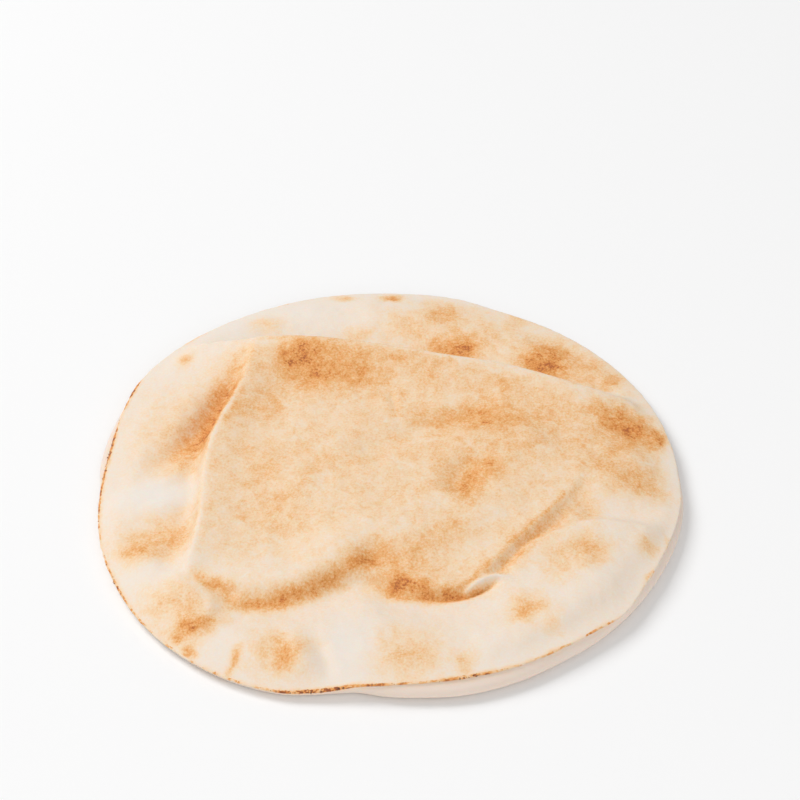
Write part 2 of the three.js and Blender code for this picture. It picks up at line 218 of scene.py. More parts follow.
def smooth_route(route):
    """Points along a smooth curve through the route."""
    knots = np.array(route, float)
    knots = np.vstack([2 * knots[0] - knots[1], knots, 2 * knots[-1] - knots[-2]])
    place = np.linspace(0, len(route) - 1, ROUTE_STEPS + 1)
    i = np.minimum(place.astype(int), len(route) - 2) + 1
    t = (place - (i - 1))[:, None]
    return 0.5 * (
        2 * knots[i] + (knots[i + 1] - knots[i - 1]) * t
        + (2 * knots[i - 1] - 5 * knots[i] + 4 * knots[i + 1] - knots[i + 2]) * t**2
        + (3 * knots[i] - knots[i - 1] - 3 * knots[i + 1] + knots[i + 2]) * t**3
    )


def pull_of(route, left, right, x, y):
    """Weight, height and the direction to the left of a fold, at many points of the plan."""
    stops = smooth_route(route)
    start, along = stops[:-1], np.diff(stops, axis=0)
    length = np.hypot(along[:, 0], along[:, 1])
    dx, dy = x[:, None] - start[:, 0], y[:, None] - start[:, 1]
    t = np.clip((dx * along[:, 0] + dy * along[:, 1]) / length**2, 0, 1)
    ex, ey = dx - t * along[:, 0], dy - t * along[:, 1]
    distance = np.hypot(ex, ey)
    closest = distance.min(axis=1, keepdims=True)
    share = np.exp((closest - distance) / (BLEND_REACH + BLEND_GROWTH * closest))
    share /= share.sum(axis=1, keepdims=True)
    side = (share * (along[:, 0] * ey - along[:, 1] * ex) / length / (distance + 1e-6)).sum(axis=1)
    height = (share * (start[:, 2] + t * along[:, 2])).sum(axis=1)
    normal = (share @ (-along[:, 1] / length), share @ (along[:, 0] / length))
    width = right + (left - right) * (1 + side) / 2
    return np.exp(-(closest[:, 0] / width) ** 2), height, normal


print("a route of", len(FOLDS[0][4]), "points becomes", len(smooth_route(FOLDS[0][4])))

# %% [markdown]
# ## The slack skin
# First comes a plain pillow, then the swellings, slow waves, and the folds in
# order, so that a late fold cuts through an early one. Everything fades out
# just inside the seam, which keeps the outline clean. Last come the puckers
# that run in from the seam and the fine wrinkles of dried skin. Those are real
# relief and not only shading, so that they also show at the edge of the bread.

# %% Skin of the upper layer
PILLOW_HEIGHT = 9.6
SHOULDER = 0.25
SHOULDER_POWER = 1.9
SWELLING_FADE = 0.16
FOLD_FADE = 0.09
WAVES = ((34, 0.9), (17, 0.45), (8.5, 0.22))
LEAN_FROM = 9
LEAN_OVER = 5
PUCKER_HEIGHT = 0.3
PUCKER_BEARING = 7
PUCKERS_END = 0.28
PUCKERS_FADE = 0.2
RIM_WRINKLE_HEIGHT = 0.4
RIM_WRINKLE_BEARING = 3.1
RIM_WRINKLE_MIDDLE = 187
RIM_WRINKLE_SPREAD = 14
RIM_WRINKLES_END = 0.38
RIM_WRINKLES_FADE = 0.12
FINE_WAVES = ((4.4, 0.12), (2.6, 0.07))


def skin_at(x, y):
    """The skin's x, y and z above points of the plan."""
    angle = np.arctan2(y, x)
    seam_radius, seam_height, _ = edge_at(angle)
    inward = 1 - np.clip(np.hypot(x, y) / seam_radius, 0, 1)
    rise = 1 - (1 - np.clip(inward / SHOULDER, 0, 1)) ** SHOULDER_POWER
    z = seam_height + (PILLOW_HEIGHT - seam_height) * rise
    for _, middle_x, middle_y, half_x, half_y, turn, height, square in SWELLINGS:
        c, s = math.cos(math.radians(turn)), math.sin(math.radians(turn))
        u = ((x - middle_x) * c + (y - middle_y) * s) / half_x
        v = ((y - middle_y) * c - (x - middle_x) * s) / half_y
        z += (height - z) * smooth(inward / SWELLING_FADE) / (1 + np.hypot(u, v) ** square)
    fade = smooth(inward / FOLD_FADE)
    for i, (size, height) in enumerate(WAVES):
        z += fade * height * noise(x / size + 3.1 * (i + 1), y / size + 7.7)

    shift_x, shift_y = np.zeros_like(x), np.zeros_like(y)
    for _, left, right, lean, route in FOLDS:
        weight, height, normal = pull_of(route, left, right, x, y)
        weight *= fade
        z += (height - z) * weight
        outward = weight * lean * np.clip((height - LEAN_FROM) / LEAN_OVER, 0, 1)
        outward *= 1 if left < right else -1
        shift_x += outward * normal[0]
        shift_y += outward * normal[1]
    for _, left, right, route in WRINKLES:
        weight, height, _ = pull_of(route, left, right, x, y)
        z += height * weight * fade

    bearing = np.mod(np.degrees(angle), 360)
    puckers = noise(bearing / PUCKER_BEARING + 3, (1 - inward) * 5)
    z += PUCKER_HEIGHT * puckers * smooth((PUCKERS_END - inward) / PUCKERS_FADE) * fade
    near_left = np.exp(-((bearing - RIM_WRINKLE_MIDDLE) / RIM_WRINKLE_SPREAD) ** 2)
    wrinkles = noise(bearing / RIM_WRINKLE_BEARING + x / 40, (1 - inward) * 3 + 5)
    near_rim = smooth((RIM_WRINKLES_END - inward) / RIM_WRINKLES_FADE)
    z += RIM_WRINKLE_HEIGHT * wrinkles * near_left * near_rim * fade
    for size, height in FINE_WAVES:
        z += fade * height * noise(x / size + 1.3, y / size + 8.1)
    return np.stack([x + shift_x, y + shift_y, z], axis=1)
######
_EXERCISE INSTRUCTIONS_
Copy out the full listing exactly.

_SOLUTION FOR THIS TASK_
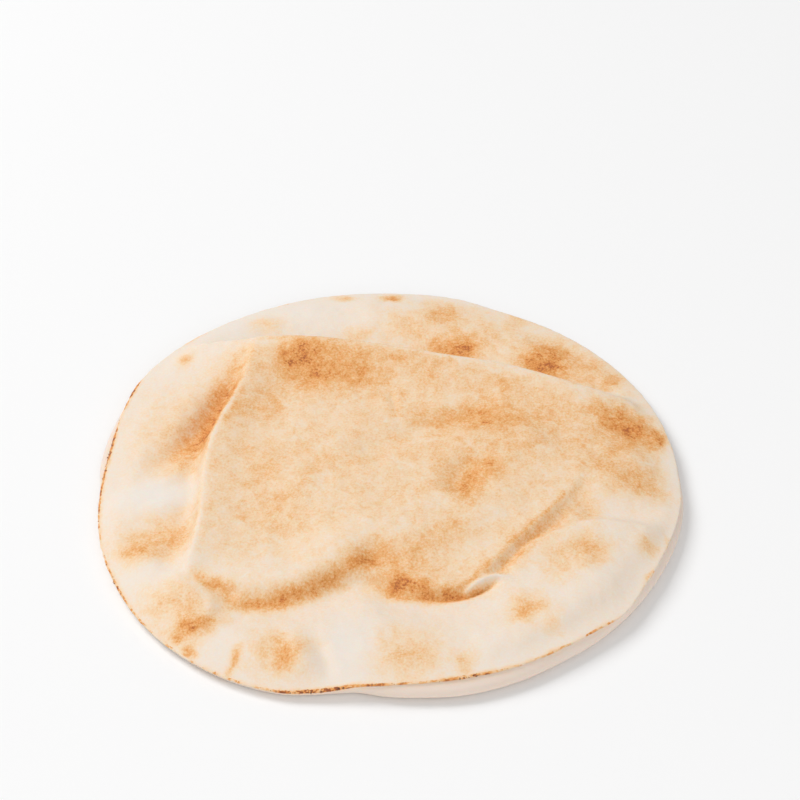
Write part 2 of the three.js and Blender code for this picture. It picks up at line 218 of scene.py. More parts follow.
def smooth_route(route):
    """Points along a smooth curve through the route."""
    knots = np.array(route, float)
    knots = np.vstack([2 * knots[0] - knots[1], knots, 2 * knots[-1] - knots[-2]])
    place = np.linspace(0, len(route) - 1, ROUTE_STEPS + 1)
    i = np.minimum(place.astype(int), len(route) - 2) + 1
    t = (place - (i - 1))[:, None]
    return 0.5 * (
        2 * knots[i] + (knots[i + 1] - knots[i - 1]) * t
        + (2 * knots[i - 1] - 5 * knots[i] + 4 * knots[i + 1] - knots[i + 2]) * t**2
        + (3 * knots[i] - knots[i - 1] - 3 * knots[i + 1] + knots[i + 2]) * t**3
    )


def pull_of(route, left, right, x, y):
    """Weight, height and the direction to the left of a fold, at many points of the plan."""
    stops = smooth_route(route)
    start, along = stops[:-1], np.diff(stops, axis=0)
    length = np.hypot(along[:, 0], along[:, 1])
    dx, dy = x[:, None] - start[:, 0], y[:, None] - start[:, 1]
    t = np.clip((dx * along[:, 0] + dy * along[:, 1]) / length**2, 0, 1)
    ex, ey = dx - t * along[:, 0], dy - t * along[:, 1]
    distance = np.hypot(ex, ey)
    closest = distance.min(axis=1, keepdims=True)
    share = np.exp((closest - distance) / (BLEND_REACH + BLEND_GROWTH * closest))
    share /= share.sum(axis=1, keepdims=True)
    side = (share * (along[:, 0] * ey - along[:, 1] * ex) / length / (distance + 1e-6)).sum(axis=1)
    height = (share * (start[:, 2] + t * along[:, 2])).sum(axis=1)
    normal = (share @ (-along[:, 1] / length), share @ (along[:, 0] / length))
    width = right + (left - right) * (1 + side) / 2
    return np.exp(-(closest[:, 0] / width) ** 2), height, normal


print("a route of", len(FOLDS[0][4]), "points becomes", len(smooth_route(FOLDS[0][4])))

# %% [markdown]
# ## The slack skin
# First comes a plain pillow, then the swellings, slow waves, and the folds in
# order, so that a late fold cuts through an early one. Everything fades out
# just inside the seam, which keeps the outline clean. Last come the puckers
# that run in from the seam and the fine wrinkles of dried skin. Those are real
# relief and not only shading, so that they also show at the edge of the bread.

# %% Skin of the upper layer
PILLOW_HEIGHT = 9.6
SHOULDER = 0.25
SHOULDER_POWER = 1.9
SWELLING_FADE = 0.16
FOLD_FADE = 0.09
WAVES = ((34, 0.9), (17, 0.45), (8.5, 0.22))
LEAN_FROM = 9
LEAN_OVER = 5
PUCKER_HEIGHT = 0.3
PUCKER_BEARING = 7
PUCKERS_END = 0.28
PUCKERS_FADE = 0.2
RIM_WRINKLE_HEIGHT = 0.4
RIM_WRINKLE_BEARING = 3.1
RIM_WRINKLE_MIDDLE = 187
RIM_WRINKLE_SPREAD = 14
RIM_WRINKLES_END = 0.38
RIM_WRINKLES_FADE = 0.12
FINE_WAVES = ((4.4, 0.12), (2.6, 0.07))


def skin_at(x, y):
    """The skin's x, y and z above points of the plan."""
    angle = np.arctan2(y, x)
    seam_radius, seam_height, _ = edge_at(angle)
    inward = 1 - np.clip(np.hypot(x, y) / seam_radius, 0, 1)
    rise = 1 - (1 - np.clip(inward / SHOULDER, 0, 1)) ** SHOULDER_POWER
    z = seam_height + (PILLOW_HEIGHT - seam_height) * rise
    for _, middle_x, middle_y, half_x, half_y, turn, height, square in SWELLINGS:
        c, s = math.cos(math.radians(turn)), math.sin(math.radians(turn))
        u = ((x - middle_x) * c + (y - middle_y) * s) / half_x
        v = ((y - middle_y) * c - (x - middle_x) * s) / half_y
        z += (height - z) * smooth(inward / SWELLING_FADE) / (1 + np.hypot(u, v) ** square)
    fade = smooth(inward / FOLD_FADE)
    for i, (size, height) in enumerate(WAVES):
        z += fade * height * noise(x / size + 3.1 * (i + 1), y / size + 7.7)

    shift_x, shift_y = np.zeros_like(x), np.zeros_like(y)
    for _, left, right, lean, route in FOLDS:
        weight, height, normal = pull_of(route, left, right, x, y)
        weight *= fade
        z += (height - z) * weight
        outward = weight * lean * np.clip((height - LEAN_FROM) / LEAN_OVER, 0, 1)
        outward *= 1 if left < right else -1
        shift_x += outward * normal[0]
        shift_y += outward * normal[1]
    for _, left, right, route in WRINKLES:
        weight, height, _ = pull_of(route, left, right, x, y)
        z += height * weight * fade

    bearing = np.mod(np.degrees(angle), 360)
    puckers = noise(bearing / PUCKER_BEARING + 3, (1 - inward) * 5)
    z += PUCKER_HEIGHT * puckers * smooth((PUCKERS_END - inward) / PUCKERS_FADE) * fade
    near_left = np.exp(-((bearing - RIM_WRINKLE_MIDDLE) / RIM_WRINKLE_SPREAD) ** 2)
    wrinkles = noise(bearing / RIM_WRINKLE_BEARING + x / 40, (1 - inward) * 3 + 5)
    near_rim = smooth((RIM_WRINKLES_END - inward) / RIM_WRINKLES_FADE)
    z += RIM_WRINKLE_HEIGHT * wrinkles * near_left * near_rim * fade
    for size, height in FINE_WAVES:
        z += fade * height * noise(x / size + 1.3, y / size + 8.1)
    return np.stack([x + shift_x, y + shift_y, z], axis=1)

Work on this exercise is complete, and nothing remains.